Вместе с их семьей в Монреаль прилетел и Руперт Аллен. Он умело справлялся с организацией насыщенной и суматошной программы официальных мероприятий. Однако однажды вечером его совершенно неожиданно вызвали в «люкс» к Грейс и Ренье. Когда Аллен туда прибыл, Грейс под руководством двух мрачных докторов уже клали на носилки. Ее беременность приняла нехороший оборот.
Аллен поехал вместе с Грейс в больницу и не отходил от нее ни на шаг, пока больничный коридор наконец не привел их к операционной. Княгиня рыдала. Она сама первоначально решила, что Ренье останется в отеле вместе с детьми, однако теперь хотела, чтобы он был подле нее. «За все годы, что я знал ее, — вспоминал позднее Аллен, — я никогда не видел ее столь опечаленной». Грейс протянула с каталки руку и не отпускала пальцы старого друга до тех пор, пока ее не отвезли в операционную. Рассказывая эту историю, Аллен сам не раз ронял слезу.
Операция, которой подверглась Грейс, среди врачей известна как запоздалый аборт. Ею завершилась шестая беременность Грейс за одиннадцать лет. Ребенок, мальчик, был мертв в ее чреве на протяжении более месяца. Врачи сказали, что она больше никогда не будет иметь детей.
Глава 24
Пока пьеса не сойдет с подмостков
В начале шестидесятых годов английский журналист Алан Уикер привез в Монако съемочную группу, чтобы снять фильм о его счастливых и богатых обитателях, однако в конечном итоге оказался втянут в беседу с группой недовольных жителей, рисовавших ему далеко не идиллическую картину: шум, пыль, иностранцы, рост цен… Монте-Карло, жаловались они, уже далеко не та привлекательная открытка с видом процветающего оазиса. Руритания[29] превращалась в сплошную строительную площадку. Утопавшие в садах, прекрасные старые виллы постепенно уступали место строительным кранам, которых в княжестве стало уже больше, чем пальм. Казалось, что все обитатели лишались вида на море. Глядя на выросшие словно грибы после дождя многоэтажные башни, Уикер решил, что это место заслуживает нового имени — Средиземноморский Манхэттен.
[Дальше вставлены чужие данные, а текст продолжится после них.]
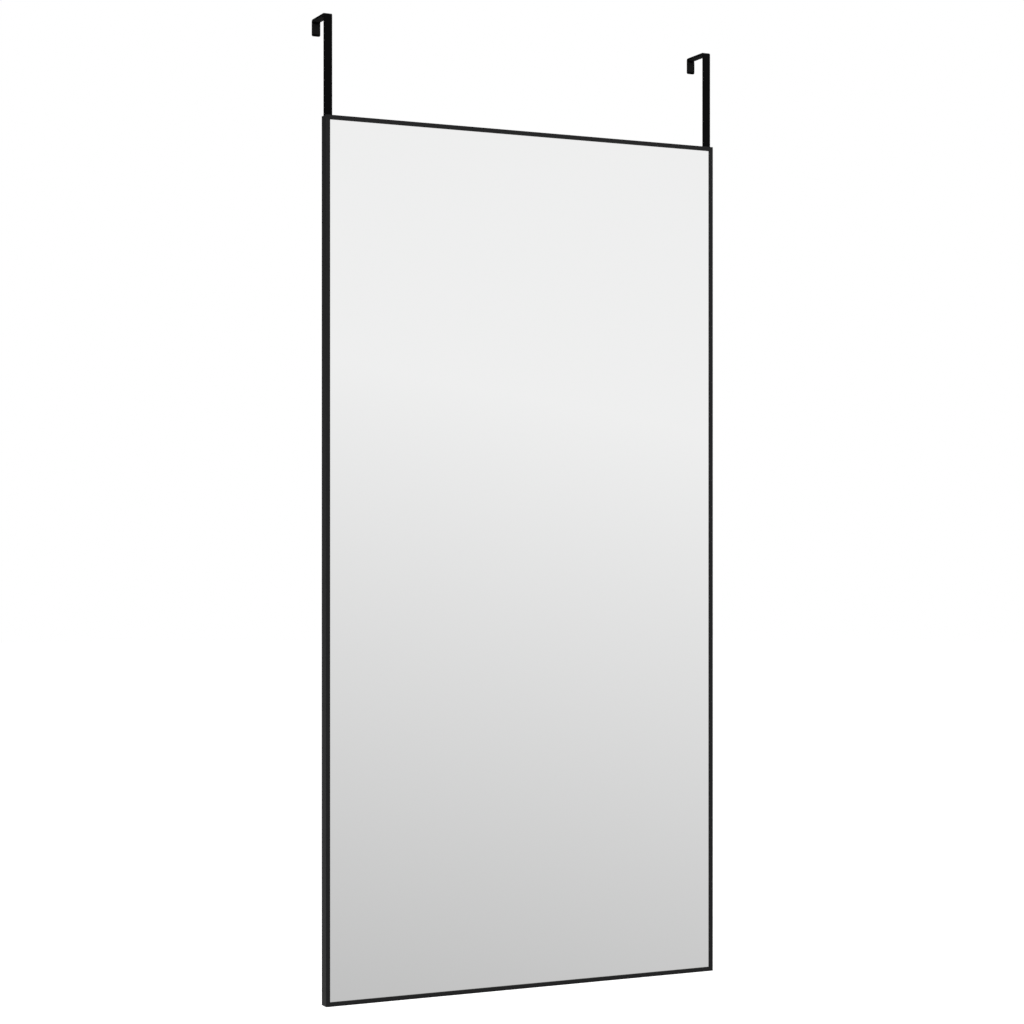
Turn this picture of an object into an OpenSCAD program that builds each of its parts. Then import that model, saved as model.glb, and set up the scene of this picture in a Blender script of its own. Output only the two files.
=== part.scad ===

Ренье III был главным вдохновителем этой железобетонной оргии и за годы своего правления до неузнаваемости изменил лик княжества. Рецепт князя, по которому можно было добиться процветания для своих владений, довольно прост: расширение туризма и привлечение с помощью налоговых льгот новых предпринимателей. И то и другое предполагало массовое строительство, необходимость прорыть тоннель и засыпать море. Когда супруг Грейс принимался за свои планы, пытаясь набить максимальное количество народу на квадратные футы своего карликового княжества, он напоминал ребенка, увлеченно играющим с набором Лего. Временами могло показаться, что его Его Светлейшее Высочество считает железобетон едва ли не главным украшение Монако.
Ренье не скрывал своей гордости, когда ему в финансовых и строительных приложениях в шутку присвоили титул Князь-Строитель — «Le Prince Batisseur». Ссора Ренье в 1962 году с де Голлем лишила французских граждан налоговых льгот, предоставляемых княжеством, и поэтому Его Высочество был вынужден расширить географию своих поисков с целью привлечения неплательщиков со всего мира. В шестидесятые годы бегство от налогов в развитых странах приобрело массовый характер. В Лихтенштейне, Панаме или же на Каймановых островах вам было достаточно повесить медную табличку на двери адвокатской канторы. В Монако, согласно княжескому указу, вы обязаны были купить или снять настоящее, а не фиктивное жилье. Именно поэтому столица Лихтенштейна Вадуц до сих пор мало чем отличается от альпийской деревушки, в то время как небоскребы Монако полностью оправдывают сравнение с Манхэттеном, данное ему Аланом Уикером.